Start Dataset entries
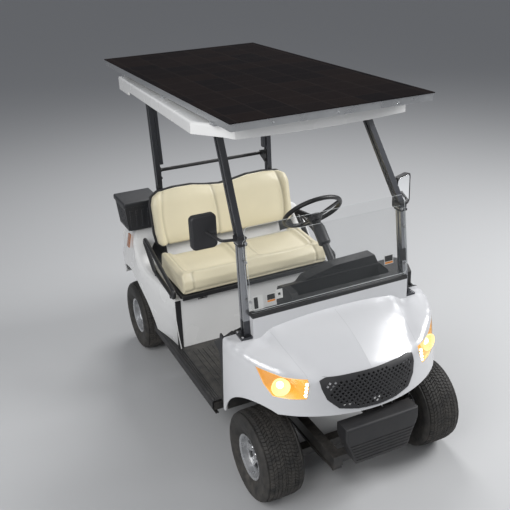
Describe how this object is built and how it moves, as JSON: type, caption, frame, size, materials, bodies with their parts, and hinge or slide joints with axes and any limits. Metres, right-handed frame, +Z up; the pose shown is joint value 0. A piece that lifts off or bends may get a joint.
End Dataset entries
Start Dataset entries
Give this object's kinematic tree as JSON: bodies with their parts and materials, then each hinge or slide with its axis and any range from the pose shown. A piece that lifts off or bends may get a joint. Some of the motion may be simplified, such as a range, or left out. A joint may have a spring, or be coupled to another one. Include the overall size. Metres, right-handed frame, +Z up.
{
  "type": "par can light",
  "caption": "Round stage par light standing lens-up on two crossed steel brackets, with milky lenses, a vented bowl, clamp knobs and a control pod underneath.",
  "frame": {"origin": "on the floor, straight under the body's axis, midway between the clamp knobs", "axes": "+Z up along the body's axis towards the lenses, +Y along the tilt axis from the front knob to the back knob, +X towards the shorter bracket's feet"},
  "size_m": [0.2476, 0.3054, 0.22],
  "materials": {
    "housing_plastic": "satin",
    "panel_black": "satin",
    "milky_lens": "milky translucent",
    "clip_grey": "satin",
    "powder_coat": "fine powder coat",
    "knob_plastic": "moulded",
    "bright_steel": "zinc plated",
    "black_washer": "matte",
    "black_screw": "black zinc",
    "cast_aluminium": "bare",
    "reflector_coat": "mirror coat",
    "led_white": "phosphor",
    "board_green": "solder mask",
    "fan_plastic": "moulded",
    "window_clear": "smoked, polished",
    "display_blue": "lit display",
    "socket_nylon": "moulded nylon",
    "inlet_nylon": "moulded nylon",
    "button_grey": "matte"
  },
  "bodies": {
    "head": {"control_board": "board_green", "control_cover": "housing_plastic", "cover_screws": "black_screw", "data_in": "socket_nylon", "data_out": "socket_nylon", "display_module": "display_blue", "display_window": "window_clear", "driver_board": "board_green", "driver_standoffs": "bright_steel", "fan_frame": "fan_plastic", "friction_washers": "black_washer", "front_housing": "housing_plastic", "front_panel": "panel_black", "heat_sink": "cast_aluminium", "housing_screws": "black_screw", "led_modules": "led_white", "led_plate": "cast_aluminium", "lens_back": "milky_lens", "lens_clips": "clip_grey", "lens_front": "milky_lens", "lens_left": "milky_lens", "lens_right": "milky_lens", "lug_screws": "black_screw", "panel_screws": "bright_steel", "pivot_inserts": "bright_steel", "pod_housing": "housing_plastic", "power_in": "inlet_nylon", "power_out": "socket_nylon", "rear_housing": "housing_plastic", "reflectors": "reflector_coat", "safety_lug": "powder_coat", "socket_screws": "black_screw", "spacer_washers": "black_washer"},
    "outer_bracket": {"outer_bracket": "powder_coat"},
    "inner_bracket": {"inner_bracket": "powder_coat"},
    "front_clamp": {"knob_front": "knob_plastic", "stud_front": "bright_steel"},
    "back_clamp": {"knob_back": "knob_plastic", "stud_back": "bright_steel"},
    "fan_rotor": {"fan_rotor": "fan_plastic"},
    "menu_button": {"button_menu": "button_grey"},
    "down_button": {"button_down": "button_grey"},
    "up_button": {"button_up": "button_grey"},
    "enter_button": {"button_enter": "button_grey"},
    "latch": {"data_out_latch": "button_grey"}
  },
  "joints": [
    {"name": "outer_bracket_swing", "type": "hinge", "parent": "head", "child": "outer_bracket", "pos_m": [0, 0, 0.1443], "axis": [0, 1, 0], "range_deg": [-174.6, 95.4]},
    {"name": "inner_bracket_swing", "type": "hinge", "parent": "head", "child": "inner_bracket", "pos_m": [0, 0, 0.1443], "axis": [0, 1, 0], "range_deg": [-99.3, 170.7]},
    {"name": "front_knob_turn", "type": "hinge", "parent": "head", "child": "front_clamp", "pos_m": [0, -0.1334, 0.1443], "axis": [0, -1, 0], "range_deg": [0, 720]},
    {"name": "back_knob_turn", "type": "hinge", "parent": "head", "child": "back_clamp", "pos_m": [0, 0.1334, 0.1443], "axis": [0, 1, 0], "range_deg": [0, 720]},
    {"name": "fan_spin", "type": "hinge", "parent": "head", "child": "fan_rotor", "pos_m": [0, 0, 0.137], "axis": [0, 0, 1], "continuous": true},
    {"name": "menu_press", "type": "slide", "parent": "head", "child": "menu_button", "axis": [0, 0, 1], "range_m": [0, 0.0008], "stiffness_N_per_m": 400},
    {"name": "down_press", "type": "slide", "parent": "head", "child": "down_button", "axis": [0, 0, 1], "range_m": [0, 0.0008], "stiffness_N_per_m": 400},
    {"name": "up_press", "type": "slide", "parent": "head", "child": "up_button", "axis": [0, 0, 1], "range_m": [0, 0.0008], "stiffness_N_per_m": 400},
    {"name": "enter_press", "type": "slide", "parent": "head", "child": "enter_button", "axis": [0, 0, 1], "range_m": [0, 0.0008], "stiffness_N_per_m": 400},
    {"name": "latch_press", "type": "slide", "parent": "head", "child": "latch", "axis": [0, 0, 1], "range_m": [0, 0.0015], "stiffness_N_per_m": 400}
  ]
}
End Dataset entries
What you should do. Find all lines where the word "that" appears. Copy them.

Output below.
Describe how this object is built and how it moves, as JSON: type, caption, frame, size, materials, bodies with their parts, and hinge or slide joints with axes and any limits. Metres, right-handed frame, +Z up; the pose shown is joint value 0. A piece that lifts off or bends may get a joint.
Give this object's kinematic tree as JSON: bodies with their parts and materials, then each hinge or slide with its axis and any range from the pose shown. A piece that lifts off or bends may get a joint. Some of the motion may be simplified, such as a range, or left out. A joint may have a spring, or be coupled to another one. Include the overall size. Metres, right-handed frame, +Z up.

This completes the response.